The Chinese locals took the medieval Mongolian word for "water well," which phonetically sounded like hutong, and incorporated the word into Mandarin to describe these newly formed alleyways since these areas were where residents lived and fetched water. Today, hutong are found all over China, especially in the north, but Beijing was and still is considered the original hutong capital of China.

These old residential areas have also been increasingly revitalized as more young expats choose to live in them.

James Watson-Krips, a 27-year-old American, lived in hutong in the Paojutoutiao and Dongsishitiao areas.

"It is an experience I wouldn't trade for anything," he said. "Waking up each morning and walking past small restaurants, jockeying for position with pedicabs/food carts, or just simply admiring the area's stately architecture made each commute a new and fresh experience.

"I always found the sense of community and continuity to be extremely admirable. There you'll find people who've spent their whole lives in the same courtyard."

Watson-Krips, who speaks fluent Mandarin with an authentic Beijing accent, thinks that the hutong helped shaped the people they accommodate and there is certainly something to say for how that made them more down-to-earth.

Hutong living is a unique experience for the young people from a totally different background, and one that comes with its own exciting list of pros and cons.

"On the one hand, you're getting the ‘true' Beijing experience, feeling the pulse of the city and immersing yourself in a more traditional way of life more linked to a sense of community. You're also getting to enjoy an urban oasis, of sorts, one where the hustle and bustle of China's capital can feel miles away, even if a major thoroughfare is literally just down the street," Watson-Krips said.
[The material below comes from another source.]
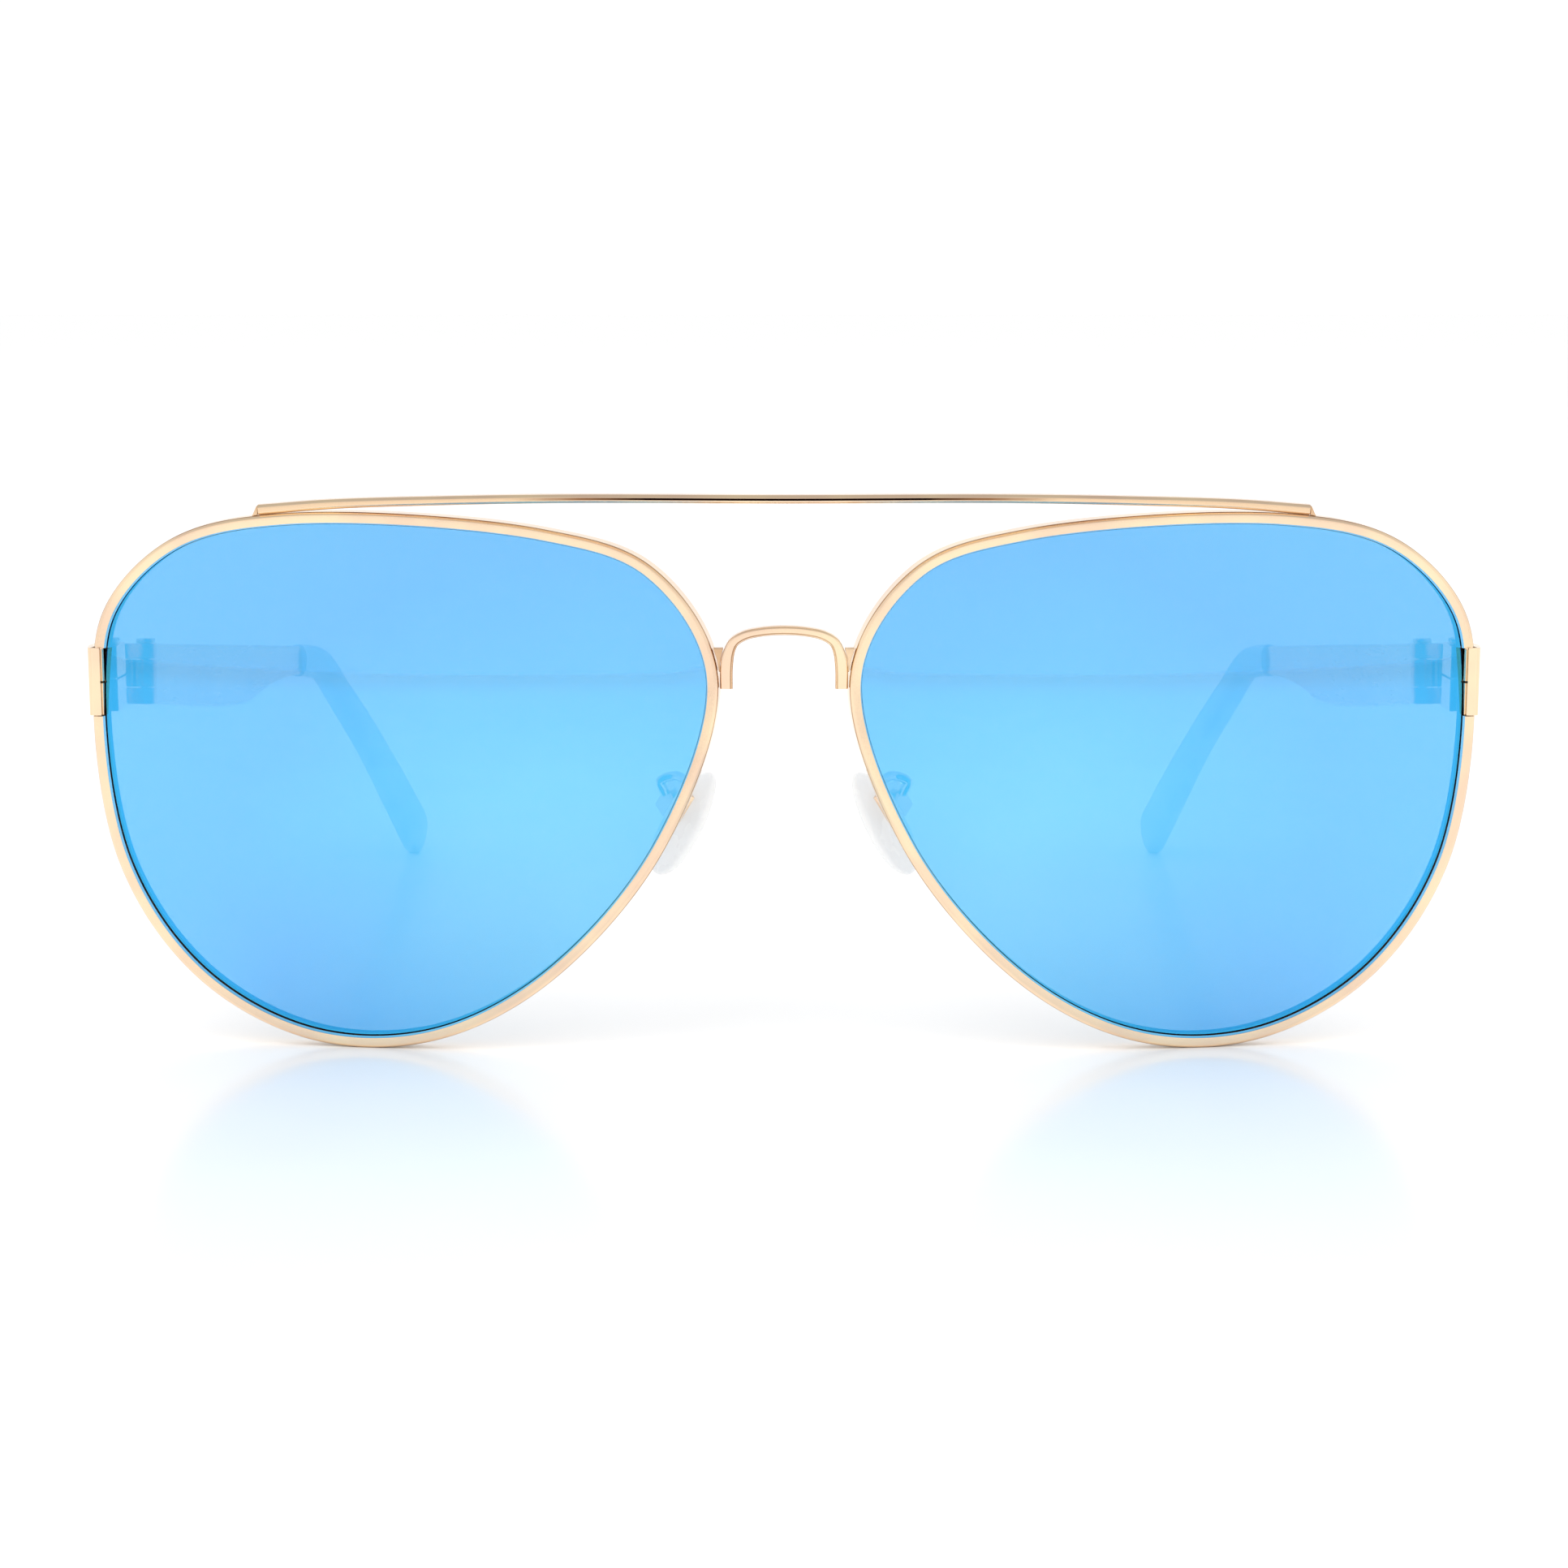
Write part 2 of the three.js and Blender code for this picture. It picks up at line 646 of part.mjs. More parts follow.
// The origin is the middle of the footprint, on the table.
const bounds = new THREE.Box3().setFromObject(sunglasses, true);
sunglasses.position.y = -(bounds.min.y + bounds.max.y) / 2;
sunglasses.position.z = -bounds.min.z;

export default sunglasses;
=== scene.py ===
"""Aviator sunglasses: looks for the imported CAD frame, with a pale studio and the camera.

Lengths in the tables are millimetres, as in the CAD part; meshes are written in metres.
"""

import json
import math

import bmesh
import bpy
from mathutils import Matrix, Vector

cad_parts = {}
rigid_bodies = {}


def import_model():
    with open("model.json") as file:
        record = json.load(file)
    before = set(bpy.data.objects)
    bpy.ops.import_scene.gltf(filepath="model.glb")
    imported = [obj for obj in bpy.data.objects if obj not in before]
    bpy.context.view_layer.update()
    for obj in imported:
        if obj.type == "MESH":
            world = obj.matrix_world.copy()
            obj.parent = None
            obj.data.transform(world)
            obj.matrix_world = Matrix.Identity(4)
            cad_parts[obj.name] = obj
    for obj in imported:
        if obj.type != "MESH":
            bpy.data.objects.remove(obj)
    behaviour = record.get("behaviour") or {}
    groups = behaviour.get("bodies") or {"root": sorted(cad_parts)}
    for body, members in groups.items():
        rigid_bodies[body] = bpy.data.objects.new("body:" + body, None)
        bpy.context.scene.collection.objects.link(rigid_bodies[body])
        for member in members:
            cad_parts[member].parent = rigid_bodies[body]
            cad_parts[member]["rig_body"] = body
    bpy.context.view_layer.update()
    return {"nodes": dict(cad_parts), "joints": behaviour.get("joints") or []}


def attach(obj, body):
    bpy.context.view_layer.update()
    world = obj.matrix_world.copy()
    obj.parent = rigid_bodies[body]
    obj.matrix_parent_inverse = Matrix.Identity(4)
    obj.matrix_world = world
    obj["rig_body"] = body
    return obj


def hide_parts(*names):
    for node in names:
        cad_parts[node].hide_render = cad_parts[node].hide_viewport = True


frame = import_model()

MM = 0.001

# ---- Dimensions shared with the CAD part -------------------------------------------------------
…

"On the other hand though, it's not for the faint of heart, as concerns about heating, hygiene and even noise can create problems for the uninitiated. But all in all, I think it's an experience worth having … if not just for the educational value of seeing Beijing's traditional side."

To help adapt to the newcomers, many hutong in Beijing are renovated and remodeled to serve more commercial than residential functions.
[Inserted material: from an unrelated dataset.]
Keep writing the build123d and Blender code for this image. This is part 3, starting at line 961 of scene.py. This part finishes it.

Hanna Pickwell, 26, from the US State of Massachusetts, has been living in Baochao hutong since last year. She was charmed by the area the first time she visited it

"I got out of the train, walked south from Yonghegong, and stopped at the Wuyutai tea shop, which sold green-tea ice cream. My roommate and I thought it was the most delicious thing we'd ever had, and decided we had to live in this neighborhood. The trees shading Guozijian and the little temple shops playing that same Buddhist mantra on repeat made the area so magically charming," she said.

"There is variety architecturally but there is also variety in the ways that people use the space. … I like being surrounded by different kinds of people and different demographics. In the hutong, you see all sorts of people and animals walking around, their residences, businesses from bars to shops selling household goods, and even art spaces. I think it is the variety that makes it lively and makes it feel like home. If every hutong alley became commercialized, something would be lost; it would not feel like an authentic home anymore, it would feel like a commercial space."

Some of the hutong lovers from overseas have also tried to preserve its culture. Watson-Krips used to work in an NGO called the Beijing Cultural Heritage Protection Center in 2011. He was a part of the center's Heritage Trail project, which worked to catalog the city's hutong neighborhoods via historical research and photography, which they planned to use in creating self-guided walking tour brochures of each area.

"I was part of the first phase in Nanluoguxiang and each day I would spend the morning photographing a specific alleyway, literally one step at a time, and then return to the office to stitch the photos into a single panorama before researching the alley's history," he said.

"We completed all eight of the area's alleyways by the time I finished, although the brochures themselves were never published. In a way, you might say it was indicative of the larger hutong preservation movement, as more of the city's alleys are disappearing each year. But at the same time, the government has been very adamant in protecting key areas from further demolition," he said.

"This is certainly encouraging, but who knows if it will be enough."